A British investigation has found big-brand cough bottles are almost useless – so are Irish pharmacists still happy to sell these products?
There is a good chance that if you walk into your local pharmacy hacking like a seal and complaining of a running nose, you will be given some class of cold remedy and a cough bottle.
But will the medicine make you any better? British consumer group Which? is unconvinced. Last month it published a short but damning article that suggested that several well-known cough syrups and cold treatments, as well as other popular over-the-counter treatments, do not do exactly what they say on the tin.

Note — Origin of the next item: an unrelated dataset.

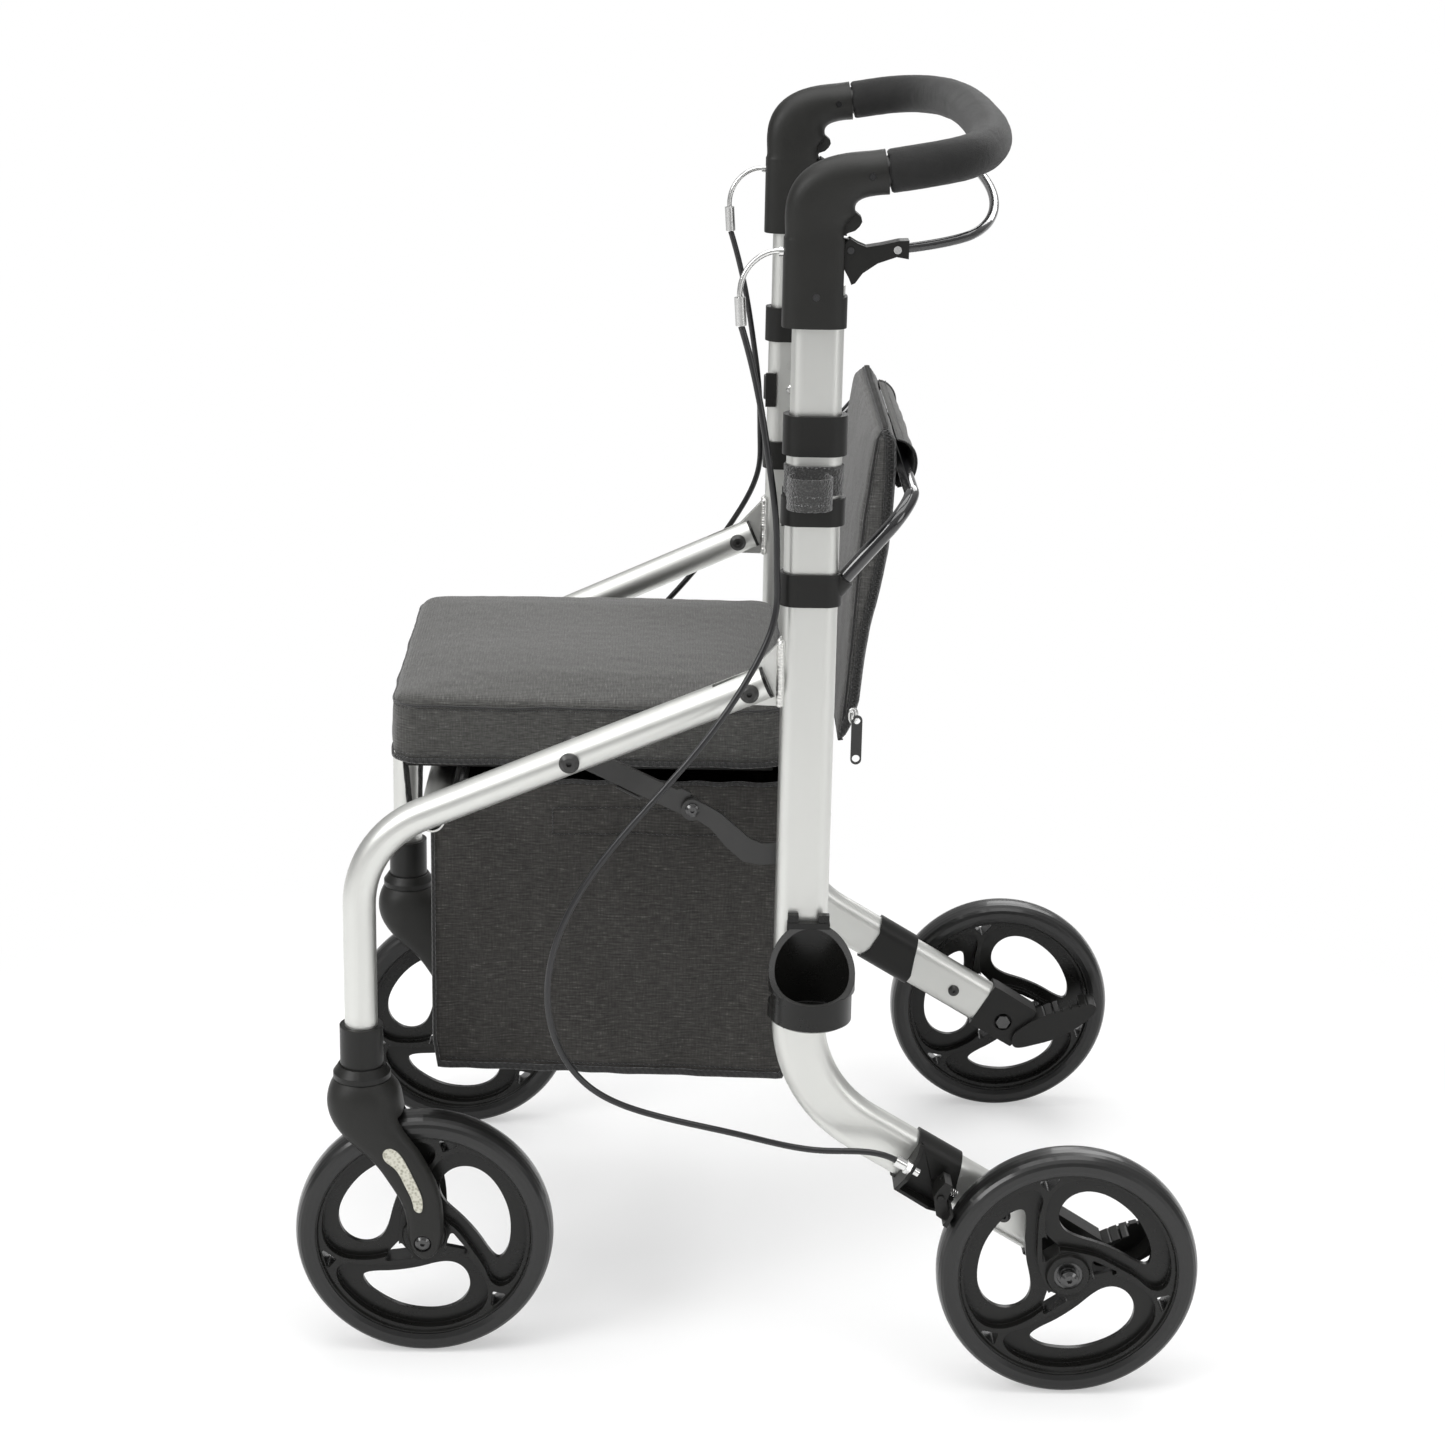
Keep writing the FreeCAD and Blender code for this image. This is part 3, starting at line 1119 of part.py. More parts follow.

A number of household names were in the firing line. Benylin Chesty Coughs Non-Drowsy claims it “works deep down to loosen phlegm, clear bronchial congestion, and make your cough more productive”. Benylin Tickly Coughs contains glycerol and demineralised liquid sugar to “help to soothe the tickling sensation of your cough so that you can get back to your day”. Sounds good, right?
Not according to Which?. It concluded there was “no robust evidence” showing that either product worked.
As with all medicines, these cough syrups, which cost more than €5 a bottle, are licensed with the Irish Medicines Board and the company is legally required to show the evidence that their products work. However, when Which? asked the manufacturers to share the research behind their claims, the company declined, saying it had satisfied the regulator who had thoroughly reviewed its clinical evidence.
The presence of “demineralised sugar” in the Tickly Coughs brand is interesting. Which? found that the cough bottle contained 1.5 teaspoons of sugar per 10ml dose and worked out that if a person takes the maximum dose over the course of a week they will have consumed the equivalent of five Mars bars.
“We spend billions on over-the-counter pharmacy products each year but we’ve found evidence of popular products making claims that our experts judged just aren’t backed by sufficient evidence,” a Which spokesman said. “Companies should be upfront with the evidence behind the claims they make so that consumers can make an informed decision.”
Although there is no cure for the common cold, the IMB says “authorised medicines provide relief for symptoms such as cough”. It said Benylin Non-Drowsy for Dry Cough contains dextromethorphan, a cough suppressant, and Benylin Non-Drowsy for Chesty Coughs contains guaifenesin, “an expectorant and menthol which has mild anaesthetic and decongestant properties”.
The makers of Benylin told Pricewatch that it had given the Summary of Product Characteristics (SPC) to Which? for its review. “These definitive documents are based on the scientific information relating to the medicine, including its pharmacological properties. SPCs . . . form the basis of prescribing information for healthcare professionals.”
It insisted that all its products had “demonstrated efficacy and have been granted a licence . . . following a thorough review of the clinical evidence by their independent experts”. Furthermore, it said the ingredients in its cough medicines “have been widely used for many years and have a good efficacy and safety profile”.